«Siamo orgogliosi del lavoro fatto questa mattina che conclude un lavoro lungo e faticoso, era un debito che la Repubblica aveva nei confronti delle vittime delle stragi del 1992 e del 1993». Sono le parole con cui Maurizio De Lucia, procuratore capo di Palermo, ha aperto la conferenza stampa di questo pomeriggio sull’arresto di Matteo Messina Denaro. Il boss è stato catturato dopo una latitanza durata 30 anni e conclusasi all’interno della clinica privata La Maddalena, nel quartiere San Lorenzo, a Palermo. Il boss stragista era in cura per un tumore al colon sotto il falso nome di Andrea Bonafede.
Insieme a lui è finito in manette il suo autista Giovanni Luppino, un commerciante di olio di Campobello di Mazara, in provincia di Trapani. «Abbiamo acquisito elementi su alcuni aspetti relativi alla salute di Messina Denaro – spiega il generale Pasquale Angelosanto, comandante del Ros dei carabinieri che stamattina ha dato l’annuncio dell’arresto – Abbiamo fatto un lavoro rapido e riservato che ci ha consentito in poche settimane di mettere insieme gli elementi utili a individuare la data di oggi, la stessa in cui il ricercato si sarebbe sottoposto ad accertamenti clinici». Indagini telematiche che sono state svolte fuori dalla Sicilia, attingendo all’archivio delle prenotazioni del servizio sanitario nazionale, e che fino a questa mattina non avevano coinvolto la clinica dove è stato catturato.
A quanto pare il boss era sottoposto alle cure dei medici della struttura da circa 12 mesi, sottoponendosi a due interventi chirurgici. «Matteo Messina Denaro è stato trovato in possesso di un documento d’identità falso con le generalità di Andrea Bonafede», aggiunge Angelosanto.
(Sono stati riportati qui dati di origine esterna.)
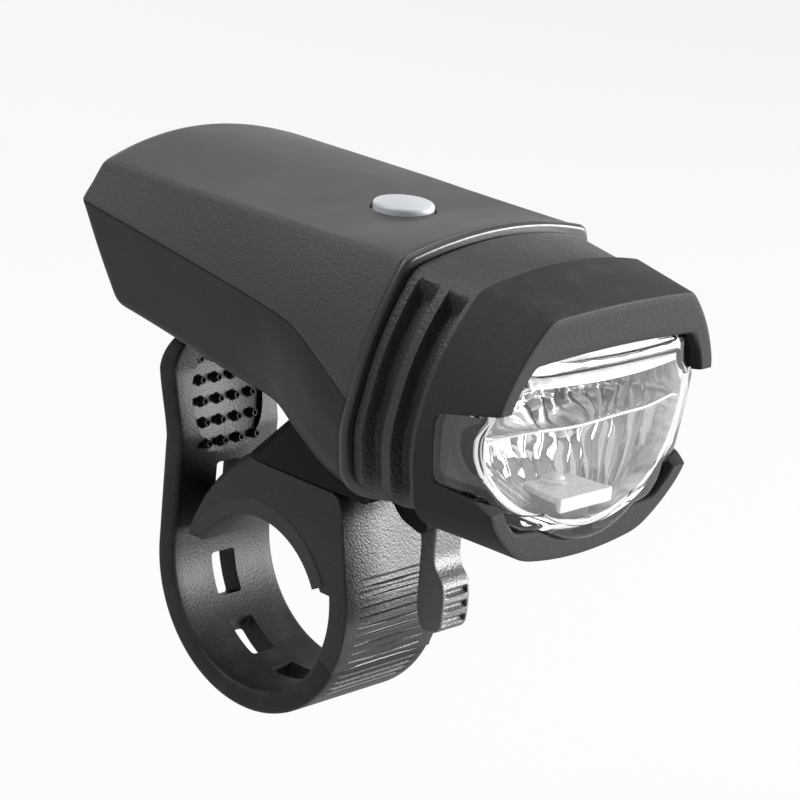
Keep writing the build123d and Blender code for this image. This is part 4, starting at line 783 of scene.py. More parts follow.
@dataclass
class LampForm:
    """The lamp's cross-sections, as in the part's source, and the surfaces laid through them."""

    top_z: float = 58.8
    depth: float = 36.8
    half: float = 22.0
    mid_z: float = 40.0
    rear_y: float = 30.0
    rim_y: float = -26.5
    rim_lean: float = 0.163
    crown: float = 2.3
    bezel_rear: tuple[float, float, float] = (-39.3, 0.132, 1.8)
    bezel_front: tuple[float, float, float] = (-51.3, 0.094, 0.5)
    rear_crease_y: float = 31.6
    rear_crease_z: float = 53.4
    rear_top_lean: float = 0.30
    rear_foot_lean: float = 0.33
    rear_bow: float = 80.0

    def __post_init__(self) -> None:
        """Turns the shares into rows of sizes."""
        self.body = np.array([
            self._row(self.rear_y + place * (self.rim_y - self.rear_y), lean * self.rim_lean,
                      crown * self.crown, shares) for place, lean, crown, *shares in BODY_SHARES])
        self.front = np.array([self.body[-1], self._row(*self.bezel_rear, BEZEL_REAR_SHARES),
                               self._row(*self.bezel_front, BEZEL_FRONT_SHARES)])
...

Un nome e cognome che corrispondono a una persona reale ma a cui sul documento era affiancata una foto dell’ormai ex latitante. Non è ancora chiaro se si tratti di un documento falso. «Faremo degli ulteriori accertamenti per verificare», aggiungono gli inquirenti che non lo hanno ancora interrogato. «Solo qualche battuta con gli agenti che lo hanno arrestato». Ben vestito – con tanto di giubbotto di montone – e con al polso un prestigioso orologio della marca Jack Miller. Valore circa 35mila euro. «Da questi elementi – aggiungono gli inquirenti – abbiamo dedotto che le sue condizioni economiche sono tutt’altro che complicate. E ci è perfino sembrato in buona salute e di buon aspetto. Mai avremmo detto che fosse malato». In effetti, stando alle indicazioni fornite dalle cartelle cliniche che sono state sequestrate, le sue condizioni di salute sarebbero compatibili con il carcere. «Ovviamente – sottolineano gli investigatori – anche lì sarà curato come ogni altro cittadino».
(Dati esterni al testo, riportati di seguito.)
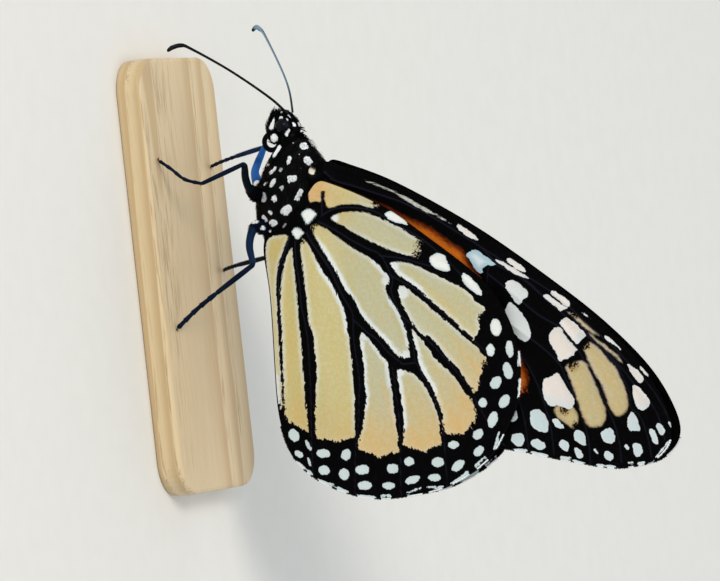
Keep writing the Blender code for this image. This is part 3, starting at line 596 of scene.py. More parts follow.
def strokeDistance(here, path, taper=0.12):
    # Distance to a path, with up to 0.4 mm added towards its ends so that a stroke tapers out
    points = evenly(smoothPath(path, 6), 60)
    distance = np.linalg.norm(here[:, None] - points[None], axis=2)
    share = distance.argmin(1) / (len(points) - 1.0)
    return distance.min(1) + 0.4 * (1.0 - smoothStep(np.minimum(share, 1.0 - share) / taper))


def insideOf(here, path):
    # Counts how often a line towards +X crosses the closed path; odd is inside
    start, end = path, np.roll(path, -1, 0)
    x, z = here[:, None, 0], here[:, None, 1]
    above = (start[None, :, 1] > z) != (end[None, :, 1] > z)
    rise = np.where(end[:, 1] == start[:, 1], 1e-9, end[:, 1] - start[:, 1])
    cross = (end[:, 0] - start[:, 0]) * (z - start[:, 1]) / rise + start[:, 0]
    return ((above & (x < cross)).sum(1) % 2) == 1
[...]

«Attraverso una serie di attività tecniche avevamo avuto contezza che il latitante era all’interno della clinica – spiega Lucio Arcidiacono, comandante del Ros di Palermo – In una delle vie, già individuate perché c’era un accesso laterale alla struttura, Matteo Messina Denaro è stato bloccato. Non ha opposto nessuna resistenza e si è subito dichiarato senza fingere l’identità finta. Guardandolo c’era ben poco da verificare perché il volto era quello che ci aspettavamo di trovare». «Non abbiamo trovato un uomo distrutto o di bassa fortuna, era ben curato ma è stato costretto a esporsi a causa delle sue condizioni di salute. Si è affidato a persone del suo contesto territoriale ma ancora siamo in una fase preliminare per accertare la rete di protezione – spiega il magistrato Paolo Guido – La clinica? Non abbiamo elementi per indicare che ci siano complicità dall’interno».
Il fiancheggiatore ha un cognome noto sul fronte giudiziario ma, come spiega la stessa procura, è un incensurato slegato dal contesto mafioso di Campobello di Mazara. Nel 2013, nell’inchiesta Eden proprio sull’ormai ex latitante, venne arrestato il boss Francesco Luppino. Ritenuto vicino a Messina Denaro è stato anche Calogero John Luppino, ex consigliere comunale nel Comune del trapanese con un passato da re delle scommesse online, arrestato nell’ambito dell’indagine MafiaBet. «L’indagine ha due pilastri: le intercettazioni, che sono indispensabili per contrastare la mafia – aggiunge De Luca – L’altro è quello legato al contesto degli smartphone e al fatto che le persone li usano». Negli ultimi dieci anni, nelle inchieste sull’ex latitante effettuate dai carabinieri, sono state eseguite oltre 100 misure cautelari con provvedimenti di sequestro e confische per oltre 150 milioni di euro. Il capitolo investigativo sul boss di Castelvetrano non è però chiuso.